**Source material:**

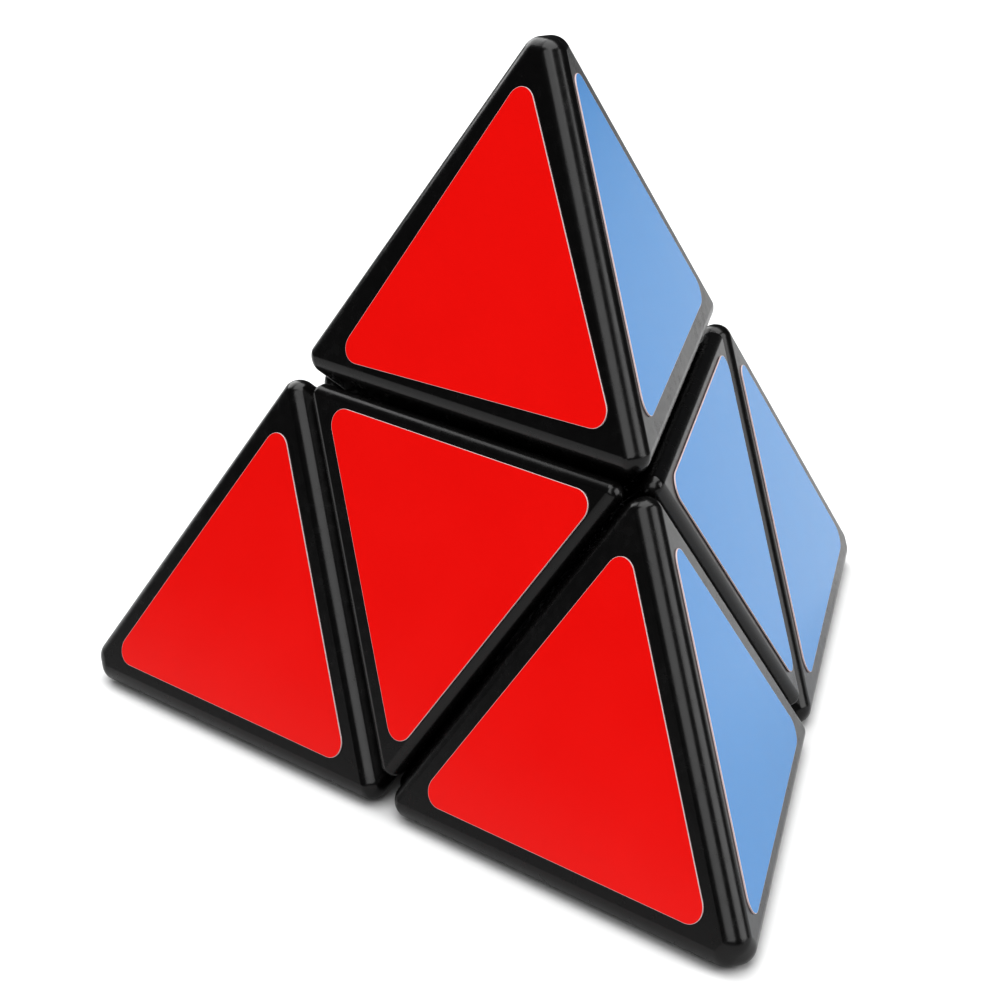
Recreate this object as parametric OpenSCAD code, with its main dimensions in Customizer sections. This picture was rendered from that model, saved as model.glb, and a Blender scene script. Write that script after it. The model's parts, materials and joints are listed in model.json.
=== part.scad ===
// Pyramid twisty puzzle: a tetrahedron cut through its centre by three planes, so that its
// two halves turn against each other about three axes. Eight outer pieces ride on a hidden
// mechanism of feet, edges and centres around a ball-shaped core.
// The design lies in a cube frame: the three turning axes are x, y and z through the centre,
// and the pyramid's tips point along alternate corners of the cube. stand() then turns it
// upright, with the apex along +Z and the yellow face down.

/* [Pyramid] */
// Edge of the pyramid before its edges and tips are rounded
edge = 98; // [94:1:108]
// Radius of the outer edges
outer_r = 1.8; // [1.4:0.1:2.2]
// Radius of the tips
tip_r = 2.3; // [2.2:0.1:3]
// Radius of a corner piece's edges along the cuts
corner_r = 1.8; // [1:0.1:2]
// Radius of a face piece's edges
face_r = 1.3; // [0.8:0.1:1.6]
// Clearance from each piece to its cutting plane
cut_gap = 0.2; // [0.15:0.05:0.3]

/* [Caps] */
// Wall behind a coloured face
face_wall = 1.6; // [1.2:0.1:1.8]
// Wall along a cut
cut_wall = 1.4; // [1:0.1:1.6]
// Radius of the post inside a corner cap
post_r = 2.6; // [2.2:0.1:3]
// Radius of the pin that the post is pressed onto
pin_r = 1.3; // [1:0.1:1.6]

/* [Stickers] */
// Thickness of a sticker
sticker_t = 0.15; // [0.1:0.05:0.2]
// Side of a sticker, as a share of its triangle
sticker_share = 0.765; // [0.7:0.005:0.8]
// Radius of a sticker's corners
sticker_r = 1.7; // [1:0.1:3]
// Distance of a corner sticker towards the cut from the middle of its triangle
sticker_shift = 0.85; // [0:0.05:1.2]

/* [Mechanism] */
// Thickness of the dish that fills the inside of a cap
dish_wall = 1.6; // [1.2:0.1:1.8]
// Radius at which the feet end and the necks begin
foot_r = 11.5; // [11:0.1:12]
// Distance of the cutting planes from the centre among the necks
neck_cut = 5; // [4.8:0.1:5.4]
// Distance of the cutting planes from the centre among the feet
foot_cut = 3.2; // [3.1:0.1:3.6]
// Radius of the ball-shaped core
core_r = 7.3; // [7:0.1:7.5]
// Clearance from each sliding face to the surface it shares
run_gap = 0.1; // [0.1:0.01:0.15]

/* [Tension screws] */
// Radius of the screw's shank
screw_r = 1.25; // [1:0.05:1.3]
// Radius of the screw's head
head_r = 2.7; // [2.5:0.1:2.9]
// Height of the screw's head
head_h = 1.5; // [1.2:0.1:1.6]
// Outer radius of the spring
spring_r = 2.15; // [2.05:0.05:2.2]
// Thickness of the spring's wire
wire_d = 0.5; // [0.4:0.05:0.6]
// Turns of the spring
spring_turns = 4; // [3:1:5]

/* [Hidden] */
$fn = 64;
black = [0.05, 0.05, 0.06];
grey = [0.62, 0.63, 0.65];
steel = [0.74, 0.75, 0.77];
slack = 0.2; // room between a dish and the face above it
bore_gap = 0.3; // play of a sprung centre around its screw
half_cube = edge / sqrt(8); // half the cube whose alternate corners are the tips
face_dist = half_cube / sqrt(3); // centre of the pyramid to each face
tip_dist = 3 * face_dist;
face_to_tip = edge / sqrt(3); // centre of a face to its tips
block = 1.2 * half_cube; // holds any one outer piece
reach = 4 * half_cube; // larger than the puzzle
dish_out = face_dist - face_wall - slack;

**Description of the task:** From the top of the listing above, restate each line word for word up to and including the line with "sticker_shift = 0.85; // [0:0.05:1.2]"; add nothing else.

**Finished task:**
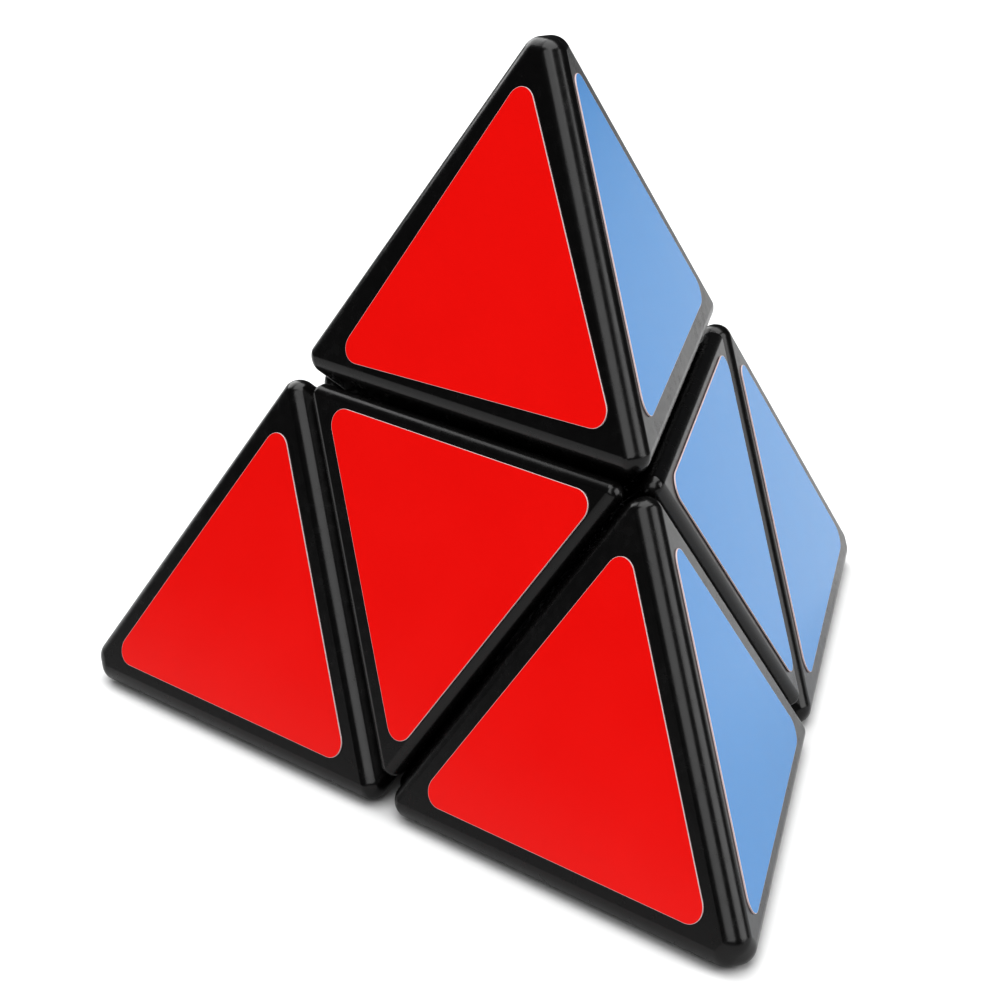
Recreate this object as parametric OpenSCAD code, with its main dimensions in Customizer sections. This picture was rendered from that model, saved as model.glb, and a Blender scene script. Write that script after it. The model's parts, materials and joints are listed in model.json.
=== part.scad ===
// Pyramid twisty puzzle: a tetrahedron cut through its centre by three planes, so that its
// two halves turn against each other about three axes. Eight outer pieces ride on a hidden
// mechanism of feet, edges and centres around a ball-shaped core.
// The design lies in a cube frame: the three turning axes are x, y and z through the centre,
// and the pyramid's tips point along alternate corners of the cube. stand() then turns it
// upright, with the apex along +Z and the yellow face down.

/* [Pyramid] */
// Edge of the pyramid before its edges and tips are rounded
edge = 98; // [94:1:108]
// Radius of the outer edges
outer_r = 1.8; // [1.4:0.1:2.2]
// Radius of the tips
tip_r = 2.3; // [2.2:0.1:3]
// Radius of a corner piece's edges along the cuts
corner_r = 1.8; // [1:0.1:2]
// Radius of a face piece's edges
face_r = 1.3; // [0.8:0.1:1.6]
// Clearance from each piece to its cutting plane
cut_gap = 0.2; // [0.15:0.05:0.3]

/* [Caps] */
// Wall behind a coloured face
face_wall = 1.6; // [1.2:0.1:1.8]
// Wall along a cut
cut_wall = 1.4; // [1:0.1:1.6]
// Radius of the post inside a corner cap
post_r = 2.6; // [2.2:0.1:3]
// Radius of the pin that the post is pressed onto
pin_r = 1.3; // [1:0.1:1.6]

/* [Stickers] */
// Thickness of a sticker
sticker_t = 0.15; // [0.1:0.05:0.2]
// Side of a sticker, as a share of its triangle
sticker_share = 0.765; // [0.7:0.005:0.8]
// Radius of a sticker's corners
sticker_r = 1.7; // [1:0.1:3]
// Distance of a corner sticker towards the cut from the middle of its triangle
sticker_shift = 0.85; // [0:0.05:1.2]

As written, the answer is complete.